Now, for the graph, we can calculate the approximate values of $Z$ (relative to unity) for very low pressure, low pressure and high pressure.

Case 1: Very low pressure: $P \downarrow \downarrow \implies V \uparrow \uparrow $

$(P-a/V^2) \approx P$ and $(V-b)\approx V \implies Z \approx 1$

Case 2: Low pressure $P \downarrow \implies V \uparrow$

$(V+b)\approx V$. On solving, we get $Z= 1+a/(RTV)\implies Z>1$.

Case 3: Very high pressure $P \uparrow \uparrow \implies V^2\downarrow \downarrow$

$(P - a/V^2) \approx P$. On solving, we get $Z= 1-Pb/(RT)\implies Z<1$.

The graph would thus be (A), because it is the only one satisfying all these conditions.

  • $\begingroup$ I fail to see how the inversion of the sign of the a- and b-terms can be physically justified. To me, this seems actually to be a kind of coordinate transformation. But then, how would it be compatible with the usual definition of pressure an volume? $\endgroup$ – aventurin Apr 22 '18 at 15:44
  • $\begingroup$ I thought that if Z=1 is assigned to real gas, we need to see ideal gas relative to real gas. If we see real gas relative to ideal gas, we need to add 'b' to compensate our volume. But, if we assign, real gas Z=1, that's other way round. We need to subtract 'b' from the ideal gas volume to make it equal w.r.t real gas. $\endgroup$ – PolarBear Apr 22 '18 at 16:17

The compressibility factor $Z$ of a real gas is defined by the equation

$$p ~ v = Z ~ R ~ T,\tag{1}$$

where $p$ is the pressure, $v$ the molar volume, $R$ the gas constant, and $T$ the thermodynamic temperature. It describes the deviation of a real gas from ideal gas behavior

$$p ~ v = R ~ T.\tag{2}$$

For low pressure real gases behave like an ideal gas, thus $Z = 1$.

For medium pressures the attractive forces between the molecules of the real gas make the volume and thus $p ~ v$ smaller than for an ideal gas. Therefore $Z < 1$.

For high pressures the size the of molecules of the real gas comes into play, $v$ converges to a constant, and lets $Z \propto p$ go to infinity.

Suppose, in order to easy our calculations, we fixed $Z = 1$ for a real gas and for ideal gas, $Z$ will become variable.

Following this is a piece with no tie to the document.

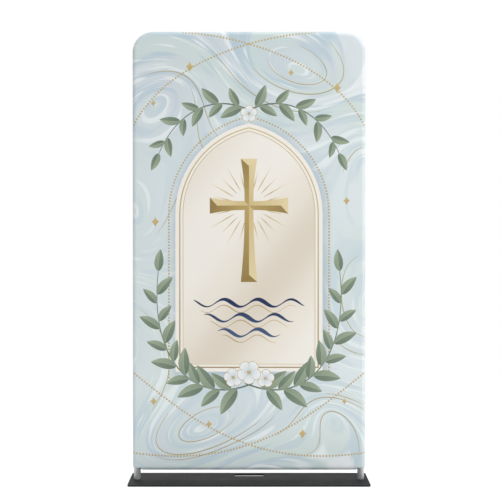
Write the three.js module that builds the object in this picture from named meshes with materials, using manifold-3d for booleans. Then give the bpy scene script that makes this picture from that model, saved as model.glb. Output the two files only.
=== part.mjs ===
// Church banner: a printed stretch-cloth sleeve pulled over a bent tube frame that stands on a
// flat steel base plate. Millimetres, +Z up. The front faces -Y, and the origin is on the floor
// under the middle of the base plate.
import * as THREE from 'three';
import { mergeVertices } from 'three/addons/utils/BufferGeometryUtils.js';
import Module from 'manifold-3d';

const wasm = await Module();
wasm.setup();

// ---------------------------------------------------------------- driving dimensions
// Cloth sleeve, over all.
const SLEEVE_WIDTH = 1219;
const SLEEVE_TOP = 2355;
const HEM_BOTTOM = 57;
const CLOTH_THICKNESS = 1.5;

// Bent frame inside the sleeve.
const TUBE_DIAMETER = 35;
const TUBE_WALL = 1.5;
const BEND_RADIUS = 85; // centre line of the two top bends

// How loosely the cloth sits on the tubes: the seam allowance lifts it at the rim.
const RIM_CLEARANCE = 3.5;
const FACE_CLEARANCE = 2.2;

// The step in the hem that lets each leg out.
const LEG_NOTCH_WIDTH = 46;
const LEG_NOTCH_TOP = 70.5;

// Base plate and the hand-hold cut near its back edge.
const PLATE_WIDTH = 1252;
const PLATE_DEPTH = 300;
const PLATE_THICKNESS = 8;
const PLATE_CORNER = 15;
const PLATE_EDGE_ROUND = 1;
const HOLD_WIDTH = 160;
const HOLD_DEPTH = 45;
const HOLD_CORNER = 10;
const HOLD_TO_BACK_EDGE = 33;

// Small gap that keeps neighbouring pieces apart.
const FIT_GAP = 0.3;

// How finely the round parts are stepped.
const TOP_CORNER_STEPS = 12;
const HEM_CORNER_STEPS = 4;
const RIM_STEPS = 8;
const TUBE_HALF_SIDES = 14;
const BEND_STEPS = 10;
const PLATE_CORNER_STEPS = 6;
const PLATE_EDGE_STEPS = 2;

// ---------------------------------------------------------------- worked-out dimensions
const TUBE_RADIUS = TUBE_DIAMETER / 2;
const HALF_WIDTH = SLEEVE_WIDTH / 2;
const RIM_REACH = TUBE_RADIUS + RIM_CLEARANCE + CLOTH_THICKNESS; // tube centre to the sleeve's edge
const RIM_DEPTH = TUBE_RADIUS + FACE_CLEARANCE + CLOTH_THICKNESS; // tube centre to the sleeve's face
const SEAM_LAND = 2; // flat strip at the rim where the two panels are sewn together
const HEM_CORNER = RIM_REACH + CLOTH_THICKNESS;
const LEG_X = HALF_WIDTH - RIM_REACH;
const TOP_BAR_Z = SLEEVE_TOP - RIM_REACH;
const BOTTOM_BAR_Z = HEM_BOTTOM + RIM_REACH;
const BEND_START_Z = TOP_BAR_Z - BEND_RADIUS;
const BEND_END_X = LEG_X - BEND_RADIUS;

// ---------------------------------------------------------------- materials
function satin(color, roughness, metalness) {
  return new THREE.MeshStandardMaterial({ color, roughness, metalness });
}

const printedCloth = () => satin(0xc6d6dc, 0.85, 0);
const plainCloth = () => satin(0xd3dfe3, 0.88, 0);
const satinAluminium = () => satin(0xb3b5b7, 0.38, 0.9);
const blackPowderCoat = () => satin(0x3f4042, 0.5, 0.3);

// ---------------------------------------------------------------- outlines
// Points on a round corner about (x, y), from one angle to another in quarter turns.
function cornerPoints(x, y, radius, fromQuarter, steps) {
  const points = [];
  for (let i = 0; i <= steps; i += 1) {
    const angle = (fromQuarter + i / steps) * Math.PI / 2;
    points.push(new THREE.Vector2(x + radius * Math.cos(angle), y + radius * Math.sin(angle)));
  }
  return points;
}

// A rectangle with its own corner radius above and below, counter-clockwise.
function roundedOutline({ left, right, bottom, top, lowerRadius, upperRadius, lowerSteps, upperSteps }) {
  return [
    ...cornerPoints(right - upperRadius, top - upperRadius, upperRadius, 0, upperSteps),
    ...cornerPoints(left + upperRadius, top - upperRadius, upperRadius, 1, upperSteps),
    ...cornerPoints(left + lowerRadius, bottom + lowerRadius, lowerRadius, 2, lowerSteps),
    ...cornerPoints(right - lowerRadius, bottom + lowerRadius, lowerRadius, 3, lowerSteps),
  ];
}

function plateOutline(width, depth, corner, centreY) {
  return roundedOutline({
    left: -width / 2,
    right: width / 2,
    bottom: centreY - depth / 2,
    top: centreY + depth / 2,
    lowerRadius: corner,
    upperRadius: corner,
    lowerSteps: PLATE_CORNER_STEPS,
    upperSteps: PLATE_CORNER_STEPS,
  });
}

// ---------------------------------------------------------------- solids
function toSolid(geometry) {
  const bare = geometry.clone();
  bare.deleteAttribute('normal');
  bare.deleteAttribute('uv');
  const merged = mergeVertices(bare, 1e-4);
  const vertProperties = new Float32Array(merged.attributes.position.array);
  const triVerts = new Uint32Array(merged.index.array);
  return new wasm.Manifold(new wasm.Mesh({ numProp: 3, vertProperties, triVerts }));
}

function toGeometry(solid) {
  const mesh = solid.getMesh();
  const geometry = new THREE.BufferGeometry();
  geometry.setAttribute('position', new THREE.BufferAttribute(mesh.vertProperties, 3));
  geometry.setIndex(new THREE.BufferAttribute(mesh.triVerts, 1));
  geometry.computeVertexNormals();
  return geometry;
}

// A plain block between two corners, used as a cutter.
function block(low, high) {
  const geometry = new THREE.BoxGeometry(high[0] - low[0], high[1] - low[1], high[2] - low[2]);
  geometry.translate((low[0] + high[0]) / 2, (low[1] + high[1]) / 2, (low[2] + high[2]) / 2);
  return toSolid(geometry);
}

// The sleeve's outer form as a filled body, shrunk on every side by the inset.
function sleeveForm(inset) {
  const outline = roundedOutline({
    left: -HALF_WIDTH + inset,
    right: HALF_WIDTH - inset,
    bottom: HEM_BOTTOM + inset,
    top: SLEEVE_TOP - inset,
    lowerRadius: HEM_CORNER - inset,
    upperRadius: BEND_RADIUS + RIM_REACH - inset,
    lowerSteps: HEM_CORNER_STEPS,
    upperSteps: TOP_CORNER_STEPS,
  });
  const geometry = new THREE.ExtrudeGeometry(new THREE.Shape(outline), {
    depth: SEAM_LAND,
    bevelThickness: RIM_DEPTH - inset - SEAM_LAND / 2,
    bevelSize: RIM_REACH - inset,
    bevelOffset: inset - RIM_REACH,
    bevelSegments: RIM_STEPS,
  });
  geometry.translate(0, 0, -SEAM_LAND / 2);
  geometry.rotateX(Math.PI / 2);
  return toSolid(geometry);
}

// The hollow sleeve with the corners of its hem cut away for the legs.
function sleeveShell() {
  const shell = sleeveForm(0).subtract(sleeveForm(CLOTH_THICKNESS));
  const spare = RIM_REACH;
  const notchInner = HALF_WIDTH - LEG_NOTCH_WIDTH;
  const below = HEM_BOTTOM - spare;
  const rightNotch = block([notchInner, -spare, below], [HALF_WIDTH + spare, spare, LEG_NOTCH_TOP]);
  const leftNotch = block([-HALF_WIDTH - spare, -spare, below], [-notchInner, spare, LEG_NOTCH_TOP]);
  return shell.subtract(rightNotch).subtract(leftNotch);
}

// One panel is what is left of the shell on its own side of the seam: -1 front, 1 back.
function panel(name, side, material) {
  const spare = RIM_REACH;
  const keepFrom = side * FIT_GAP / 2;
  const keepTo = side * spare;
  const low = [-HALF_WIDTH - spare, Math.min(keepFrom, keepTo), HEM_BOTTOM - spare];
  const high = [HALF_WIDTH + spare, Math.max(keepFrom, keepTo), SLEEVE_TOP + spare];
  const mesh = new THREE.Mesh(toGeometry(sleeveShell().intersect(block(low, high))), material);
  mesh.name = name;
  return mesh;
}

// ---------------------------------------------------------------- tubes
function tubeSection() {
  const section = new THREE.Shape();
  section.absarc(0, 0, TUBE_RADIUS, 0, 2 * Math.PI, false);
  const bore = new THREE.Path();
  bore.absarc(0, 0, TUBE_RADIUS - TUBE_WALL, 0, 2 * Math.PI, true);
  section.holes.push(bore);
  return section;
}

// A straight tube that runs along +Z from its own origin.
function straightTube(name, length) {
  const geometry = new THREE.ExtrudeGeometry(tubeSection(), {
    depth: length,
    bevelEnabled: false,
    curveSegments: TUBE_HALF_SIDES,
  });
  const mesh = new THREE.Mesh(geometry, satinAluminium());
  mesh.name = name;
  return mesh;
}

// The centre line of a top bend: a quarter circle from the upright up and in to the top bar.
class BendLine extends THREE.Curve {
  constructor(side) {
    super();
    this.side = side;
    this.trim = FIT_GAP / 2 / BEND_RADIUS;
  }

  getPoint(t, target = new THREE.Vector3()) {
    const angle = this.trim + t * (Math.PI / 2 - 2 * this.trim);
    const x = this.side * (BEND_END_X + BEND_RADIUS * Math.cos(angle));
    return target.set(x, 0, BEND_START_Z + BEND_RADIUS * Math.sin(angle));
  }
}

function cornerTube(name, side) {
  const geometry = new THREE.ExtrudeGeometry(tubeSection(), {
    steps: BEND_STEPS,
    curveSegments: TUBE_HALF_SIDES,
    extrudePath: new BendLine(side),
  });
  const mesh = new THREE.Mesh(geometry, satinAluminium());
  mesh.name = name;
  return mesh;
}

function upright(name, side) {
  const foot = PLATE_THICKNESS + FIT_GAP;
  const mesh = straightTube(name, BEND_START_Z - FIT_GAP / 2 - foot);
  mesh.position.set(side * LEG_X, 0, foot);
  return mesh;
}

// A level tube centred on the frame, between two ends at plus and minus reach.
function levelBar(name, reach, height) {
  const mesh = straightTube(name, 2 * reach);
  mesh.rotation.y = Math.PI / 2;
  mesh.position.set(-reach, 0, height);
  return mesh;
}

// ---------------------------------------------------------------- sub-assemblies
function makeSleeve() {
  const sleeve = new THREE.Group();
  sleeve.add(panel('front_panel', -1, printedCloth()));
  sleeve.add(panel('back_panel', 1, plainCloth()));
  return sleeve;
}

function makeFrame() {
  const frame = new THREE.Group();
  for (const [word, side] of [['left', -1], ['right', 1]]) {
    frame.add(upright(`${word}_upright`, side));
    frame.add(cornerTube(`${word}_corner`, side));
  }
  frame.add(levelBar('top_bar', BEND_END_X - FIT_GAP / 2, TOP_BAR_Z));
  frame.add(levelBar('bottom_bar', LEG_X - TUBE_RADIUS - FIT_GAP, BOTTOM_BAR_Z));
  return frame;
}

function makeBasePlate() {
  const outline = new THREE.Shape(plateOutline(PLATE_WIDTH, PLATE_DEPTH, PLATE_CORNER, 0));
  const holdCentreY = PLATE_DEPTH / 2 - HOLD_TO_BACK_EDGE - HOLD_DEPTH / 2;
  const holdPoints = plateOutline(HOLD_WIDTH, HOLD_DEPTH, HOLD_CORNER, holdCentreY);
  outline.holes.push(new THREE.Path(holdPoints.reverse()));
  const geometry = new THREE.ExtrudeGeometry(outline, {
    depth: PLATE_THICKNESS - 2 * PLATE_EDGE_ROUND,
    bevelThickness: PLATE_EDGE_ROUND,
    bevelSize: PLATE_EDGE_ROUND,
    bevelOffset: -PLATE_EDGE_ROUND,
    bevelSegments: PLATE_EDGE_STEPS,
  });
  geometry.translate(0, 0, PLATE_EDGE_ROUND);
  const mesh = new THREE.Mesh(geometry, blackPowderCoat());
  mesh.name = 'base_plate';
  return mesh;
}

const banner = new THREE.Group();
banner.add(makeSleeve());
banner.add(makeFrame());
banner.add(makeBasePlate());

export default banner;
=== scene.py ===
"""Church banner on a tube frame: the looks of the cloth, its print, the tubes and the base plate.

Every size is in metres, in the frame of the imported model: +Z up, the printed front towards -Y, and
the origin on the floor under the middle of the base plate.
"""

import logging
import math
from dataclasses import dataclass, field
from enum import Enum
from functools import cache, partial
from typing import Protocol, Sequence

import bmesh
import bpy
from bpy.types import Material, Mesh, Node, NodeSocket, NodeTree, Object
from mathutils import Matrix, Vector
from mathutils.geometry import delaunay_2d_cdt


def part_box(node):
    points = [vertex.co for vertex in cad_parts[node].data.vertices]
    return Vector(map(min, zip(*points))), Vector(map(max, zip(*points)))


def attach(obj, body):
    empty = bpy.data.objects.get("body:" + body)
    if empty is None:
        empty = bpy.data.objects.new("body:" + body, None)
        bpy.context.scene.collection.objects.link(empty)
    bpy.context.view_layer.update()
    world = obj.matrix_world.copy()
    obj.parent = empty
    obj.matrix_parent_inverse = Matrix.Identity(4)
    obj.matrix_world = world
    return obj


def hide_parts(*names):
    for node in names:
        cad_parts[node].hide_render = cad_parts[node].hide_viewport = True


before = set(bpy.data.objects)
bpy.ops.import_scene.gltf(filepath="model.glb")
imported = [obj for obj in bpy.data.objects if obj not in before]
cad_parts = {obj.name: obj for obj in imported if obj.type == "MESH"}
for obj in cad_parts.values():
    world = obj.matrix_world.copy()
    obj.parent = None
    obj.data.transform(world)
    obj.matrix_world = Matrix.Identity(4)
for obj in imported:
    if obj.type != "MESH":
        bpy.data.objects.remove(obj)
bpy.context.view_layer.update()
BODY = "root"
FLAT_MAP = "FlatCloth"
BAKE_MAP = "OFBake"
INK_LAYER = "print_ink"
WEAR_LAYER = "edge_wear"
SWIRL_TIP = 0.012

logging.basicConfig(level=logging.INFO, format="%(name)s: %(message)s")
log = logging.getLogger("church_banner")

Point = tuple[float, float]
Knots = tuple[Point, Point, Point, Point]
Colour = tuple[float, float, float]
Ink = tuple[float, float, float, float]


# ---------------- colours
def print_colour(red: int, green: int, blue: int) -> Colour:
    """Turns a printer's 0 to 255 colour into the linear light that shaders use.

    Args:
        red: Red, 0 to 255.
        green: Green, 0 to 255.
        blue: Blue, 0 to 255.

    Returns:
        The three linear channels.
    """
    linear = []
    for channel in (red, green, blue):
        share = channel / 255
        low = share / 12.92
        high = ((share + 0.055) / 1.055) ** 2.4
        linear.append(low if share <= 0.04045 else high)
    return (linear[0], linear[1], linear[2])


def between(first: Colour, second: Colour, share: float) -> Colour:
    """Mixes two colours.

    Args:
        first: The colour at a share of 0.
        second: The colour at a share of 1.
        share: How much of the second goes in.

    Returns:
        The mixed colour.
    """
    share = min(1.0, max(0.0, share))
    mixed = [a + (b - a) * share for a, b in zip(first, second)]
    return (mixed[0], mixed[1], mixed[2])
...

If we want to measure the compressibility factor $Z$ in terms of the compressibility factor $Z_R$ of a certain real gas, the resulting scaled compressibility factor $Z_s$ is

$$Z_s = \frac{Z}{Z_R}. \tag{3}$$

In this units the compressibility factor of the real gas becomes $1$ and the compressibility factor of an ideal gas becomes

$$Z_s = \frac{1}{Z_R}, \tag{4}$$

i.e. $Z_s$ is in reciprocal proportion to the compressibility factor of the real gas. This means for an ideal gas we have $Z_s = 1$ for low pressures, $Z_s > 1$ for medium pressures, and $Z_s \to 0$ for high pressures.

With this interpretation answer a is correct.